The other factor is time. It takes far longer than anyone anticipates setting up whatever shape this new business is going to take, sort of like when you remodel your house. You have to plan for contingencies. If you are setting up on online selling business, make sure you don’t send your email blast prematurely, promising your customers a delivery date, until you can be assured it is in your warehouse or on its way. If you have a retail store site, make sure all the appropriate zoning requirements and ABC licenses (or state equivalent) are in place before you announce an opening. For importers or foreign wineries, the timeline has to be tracked back to the winery and the negotiations over the wines, purchase prices, quantities, payment terms, currency, to submitting U.S. compliant label graphics for approval by TTB (Alcohol Tobacco Trade Bureau), having wines bottled and labeled, finding suitable ship dates, arranging containers and clearance and getting it into the warehouse. That’s if the wine makes it to port on time, the ship doesn’t hit a snag along the way, or…oh, you get the point. Just make sure to plan for contingencies and tick every box along the way.
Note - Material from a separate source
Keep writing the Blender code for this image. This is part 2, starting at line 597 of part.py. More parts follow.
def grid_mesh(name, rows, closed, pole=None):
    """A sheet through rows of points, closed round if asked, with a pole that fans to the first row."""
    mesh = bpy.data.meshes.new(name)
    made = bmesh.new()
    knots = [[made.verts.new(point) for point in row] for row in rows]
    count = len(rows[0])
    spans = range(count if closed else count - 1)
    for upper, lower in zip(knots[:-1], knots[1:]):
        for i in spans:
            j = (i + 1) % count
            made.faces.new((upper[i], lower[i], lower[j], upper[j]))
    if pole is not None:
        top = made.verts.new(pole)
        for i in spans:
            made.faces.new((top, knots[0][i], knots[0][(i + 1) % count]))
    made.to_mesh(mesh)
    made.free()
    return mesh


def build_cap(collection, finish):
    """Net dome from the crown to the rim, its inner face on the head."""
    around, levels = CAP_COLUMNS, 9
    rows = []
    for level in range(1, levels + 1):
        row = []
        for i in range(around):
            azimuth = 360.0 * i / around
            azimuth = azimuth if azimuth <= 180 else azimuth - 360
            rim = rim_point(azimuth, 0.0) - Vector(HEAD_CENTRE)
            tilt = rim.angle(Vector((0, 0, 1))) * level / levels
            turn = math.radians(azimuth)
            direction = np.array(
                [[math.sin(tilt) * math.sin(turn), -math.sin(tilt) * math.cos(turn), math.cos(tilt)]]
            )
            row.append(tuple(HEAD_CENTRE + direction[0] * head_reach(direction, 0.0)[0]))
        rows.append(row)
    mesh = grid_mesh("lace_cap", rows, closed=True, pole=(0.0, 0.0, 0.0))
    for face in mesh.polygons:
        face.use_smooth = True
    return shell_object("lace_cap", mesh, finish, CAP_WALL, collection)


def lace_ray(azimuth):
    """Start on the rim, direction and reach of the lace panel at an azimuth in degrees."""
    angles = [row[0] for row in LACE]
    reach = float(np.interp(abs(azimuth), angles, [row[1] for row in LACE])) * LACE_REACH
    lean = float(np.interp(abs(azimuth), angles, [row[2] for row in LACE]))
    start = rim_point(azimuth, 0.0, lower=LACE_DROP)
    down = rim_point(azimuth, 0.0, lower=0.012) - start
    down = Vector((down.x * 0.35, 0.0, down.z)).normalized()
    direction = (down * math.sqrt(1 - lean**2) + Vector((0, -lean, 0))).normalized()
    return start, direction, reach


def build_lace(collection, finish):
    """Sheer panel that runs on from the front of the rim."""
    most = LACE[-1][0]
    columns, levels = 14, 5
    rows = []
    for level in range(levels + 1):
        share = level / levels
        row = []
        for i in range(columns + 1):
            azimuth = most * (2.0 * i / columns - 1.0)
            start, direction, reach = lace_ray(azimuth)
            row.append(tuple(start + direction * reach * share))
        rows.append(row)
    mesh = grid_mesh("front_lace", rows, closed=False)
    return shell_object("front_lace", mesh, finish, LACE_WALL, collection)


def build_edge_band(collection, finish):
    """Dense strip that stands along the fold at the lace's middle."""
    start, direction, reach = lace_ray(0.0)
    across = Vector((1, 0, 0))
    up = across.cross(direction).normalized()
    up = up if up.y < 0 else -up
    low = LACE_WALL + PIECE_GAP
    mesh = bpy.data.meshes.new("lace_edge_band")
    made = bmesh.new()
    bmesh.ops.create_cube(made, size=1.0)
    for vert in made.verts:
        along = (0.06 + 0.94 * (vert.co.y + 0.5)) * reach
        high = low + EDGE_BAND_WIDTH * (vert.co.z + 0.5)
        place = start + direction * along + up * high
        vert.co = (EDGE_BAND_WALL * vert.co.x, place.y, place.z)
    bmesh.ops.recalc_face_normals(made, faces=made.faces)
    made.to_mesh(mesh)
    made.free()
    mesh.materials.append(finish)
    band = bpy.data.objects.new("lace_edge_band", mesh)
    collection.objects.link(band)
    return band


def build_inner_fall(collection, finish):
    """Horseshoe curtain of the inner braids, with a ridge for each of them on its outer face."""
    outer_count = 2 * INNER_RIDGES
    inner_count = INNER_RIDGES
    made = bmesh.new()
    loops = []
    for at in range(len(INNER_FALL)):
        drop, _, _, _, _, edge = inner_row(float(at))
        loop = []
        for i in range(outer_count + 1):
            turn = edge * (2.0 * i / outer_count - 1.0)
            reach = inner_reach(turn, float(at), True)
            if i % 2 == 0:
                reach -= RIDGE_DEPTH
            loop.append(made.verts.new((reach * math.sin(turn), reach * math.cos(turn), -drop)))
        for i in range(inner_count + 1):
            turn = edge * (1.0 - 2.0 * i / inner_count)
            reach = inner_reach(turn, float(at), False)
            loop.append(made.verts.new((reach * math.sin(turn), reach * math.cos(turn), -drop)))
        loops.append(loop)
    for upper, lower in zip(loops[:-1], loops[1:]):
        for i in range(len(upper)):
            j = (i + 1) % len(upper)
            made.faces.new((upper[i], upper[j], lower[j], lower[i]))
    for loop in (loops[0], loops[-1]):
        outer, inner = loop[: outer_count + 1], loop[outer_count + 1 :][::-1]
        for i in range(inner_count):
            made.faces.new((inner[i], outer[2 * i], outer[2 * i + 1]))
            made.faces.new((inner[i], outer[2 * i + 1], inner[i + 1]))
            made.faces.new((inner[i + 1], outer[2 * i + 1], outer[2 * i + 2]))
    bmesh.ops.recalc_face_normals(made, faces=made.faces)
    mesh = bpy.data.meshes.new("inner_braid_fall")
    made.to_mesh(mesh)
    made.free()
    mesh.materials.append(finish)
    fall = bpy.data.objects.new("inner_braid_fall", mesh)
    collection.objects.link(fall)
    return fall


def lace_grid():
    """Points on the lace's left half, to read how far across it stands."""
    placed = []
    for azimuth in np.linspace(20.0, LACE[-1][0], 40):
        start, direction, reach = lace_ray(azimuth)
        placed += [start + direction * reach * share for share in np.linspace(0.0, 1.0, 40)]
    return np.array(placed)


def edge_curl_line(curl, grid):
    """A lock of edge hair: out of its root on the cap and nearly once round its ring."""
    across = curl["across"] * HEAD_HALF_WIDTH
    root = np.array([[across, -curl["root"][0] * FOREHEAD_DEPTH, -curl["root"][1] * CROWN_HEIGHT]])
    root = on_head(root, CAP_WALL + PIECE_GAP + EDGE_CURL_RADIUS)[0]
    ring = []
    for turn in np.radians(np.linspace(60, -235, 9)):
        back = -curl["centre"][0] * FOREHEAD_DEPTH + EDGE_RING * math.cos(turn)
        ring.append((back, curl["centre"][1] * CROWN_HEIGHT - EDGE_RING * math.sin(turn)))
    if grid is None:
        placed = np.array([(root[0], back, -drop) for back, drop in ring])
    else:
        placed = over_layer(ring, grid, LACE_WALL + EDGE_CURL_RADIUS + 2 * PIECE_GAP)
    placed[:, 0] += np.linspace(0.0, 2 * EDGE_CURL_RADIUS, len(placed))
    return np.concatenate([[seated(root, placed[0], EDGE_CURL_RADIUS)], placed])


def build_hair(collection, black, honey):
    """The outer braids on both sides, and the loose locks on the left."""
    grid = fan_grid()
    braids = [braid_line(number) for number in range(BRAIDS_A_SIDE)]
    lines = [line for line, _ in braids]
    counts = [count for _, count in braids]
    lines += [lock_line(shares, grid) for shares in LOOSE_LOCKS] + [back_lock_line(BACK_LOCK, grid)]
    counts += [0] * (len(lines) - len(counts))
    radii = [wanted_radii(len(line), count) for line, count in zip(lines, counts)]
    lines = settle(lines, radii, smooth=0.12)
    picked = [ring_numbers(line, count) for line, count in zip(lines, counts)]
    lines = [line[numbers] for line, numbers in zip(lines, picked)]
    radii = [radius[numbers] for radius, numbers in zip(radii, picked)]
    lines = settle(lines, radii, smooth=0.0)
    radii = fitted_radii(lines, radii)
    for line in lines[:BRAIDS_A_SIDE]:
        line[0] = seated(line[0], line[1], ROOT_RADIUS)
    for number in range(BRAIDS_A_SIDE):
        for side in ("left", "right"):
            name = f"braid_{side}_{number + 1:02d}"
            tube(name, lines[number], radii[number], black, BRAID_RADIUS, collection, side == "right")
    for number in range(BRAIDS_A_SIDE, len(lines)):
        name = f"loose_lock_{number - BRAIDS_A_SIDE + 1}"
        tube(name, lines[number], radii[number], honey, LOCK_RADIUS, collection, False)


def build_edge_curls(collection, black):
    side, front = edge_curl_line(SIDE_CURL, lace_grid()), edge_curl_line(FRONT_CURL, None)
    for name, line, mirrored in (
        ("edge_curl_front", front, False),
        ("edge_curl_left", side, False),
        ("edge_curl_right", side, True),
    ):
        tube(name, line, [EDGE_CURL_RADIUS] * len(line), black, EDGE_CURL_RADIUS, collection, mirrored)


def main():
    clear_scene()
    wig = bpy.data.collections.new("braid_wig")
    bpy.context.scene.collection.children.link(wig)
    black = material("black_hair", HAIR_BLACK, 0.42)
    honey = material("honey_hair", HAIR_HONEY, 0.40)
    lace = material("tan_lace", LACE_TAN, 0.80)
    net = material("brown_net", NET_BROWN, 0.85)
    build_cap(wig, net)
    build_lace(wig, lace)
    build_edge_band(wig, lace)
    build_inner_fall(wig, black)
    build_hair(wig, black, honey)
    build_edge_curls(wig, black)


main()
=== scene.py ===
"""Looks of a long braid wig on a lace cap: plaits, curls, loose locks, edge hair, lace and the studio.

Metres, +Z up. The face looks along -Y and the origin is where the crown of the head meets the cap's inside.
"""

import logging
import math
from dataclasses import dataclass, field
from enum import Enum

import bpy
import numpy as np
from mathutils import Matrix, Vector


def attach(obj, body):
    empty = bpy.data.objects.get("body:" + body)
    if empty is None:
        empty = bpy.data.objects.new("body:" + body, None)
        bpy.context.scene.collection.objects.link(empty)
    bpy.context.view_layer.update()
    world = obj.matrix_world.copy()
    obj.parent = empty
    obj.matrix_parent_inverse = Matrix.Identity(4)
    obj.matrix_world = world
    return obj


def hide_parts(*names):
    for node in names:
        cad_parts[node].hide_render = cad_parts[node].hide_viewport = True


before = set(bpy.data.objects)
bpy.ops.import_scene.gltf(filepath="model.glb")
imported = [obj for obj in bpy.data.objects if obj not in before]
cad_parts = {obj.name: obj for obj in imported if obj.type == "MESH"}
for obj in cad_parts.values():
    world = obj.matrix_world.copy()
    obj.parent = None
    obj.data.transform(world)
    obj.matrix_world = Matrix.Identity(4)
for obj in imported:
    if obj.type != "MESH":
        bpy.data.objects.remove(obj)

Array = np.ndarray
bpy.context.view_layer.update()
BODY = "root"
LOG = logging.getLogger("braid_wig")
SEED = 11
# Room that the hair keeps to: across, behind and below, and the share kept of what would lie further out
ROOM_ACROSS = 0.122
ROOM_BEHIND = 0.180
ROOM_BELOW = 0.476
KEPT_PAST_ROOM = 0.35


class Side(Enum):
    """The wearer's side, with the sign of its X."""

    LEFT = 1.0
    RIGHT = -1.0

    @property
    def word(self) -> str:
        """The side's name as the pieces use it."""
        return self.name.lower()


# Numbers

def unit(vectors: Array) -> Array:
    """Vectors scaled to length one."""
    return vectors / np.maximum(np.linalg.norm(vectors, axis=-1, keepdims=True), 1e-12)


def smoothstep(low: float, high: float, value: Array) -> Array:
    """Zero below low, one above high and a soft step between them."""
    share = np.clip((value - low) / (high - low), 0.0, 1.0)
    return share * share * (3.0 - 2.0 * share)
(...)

I love my clients. They come from every walk of professional life, spanning an age group from mid-20’s to late 60’s. Their experience ranges from none to 30 years in wine retail, with available investment capital from bare bones to bountiful. They live in all time zones from different backgrounds, with big ideas and small. But each and every one wants to start out the right way in the wine business and one of the first steps is clearing away that mist of misconceptions.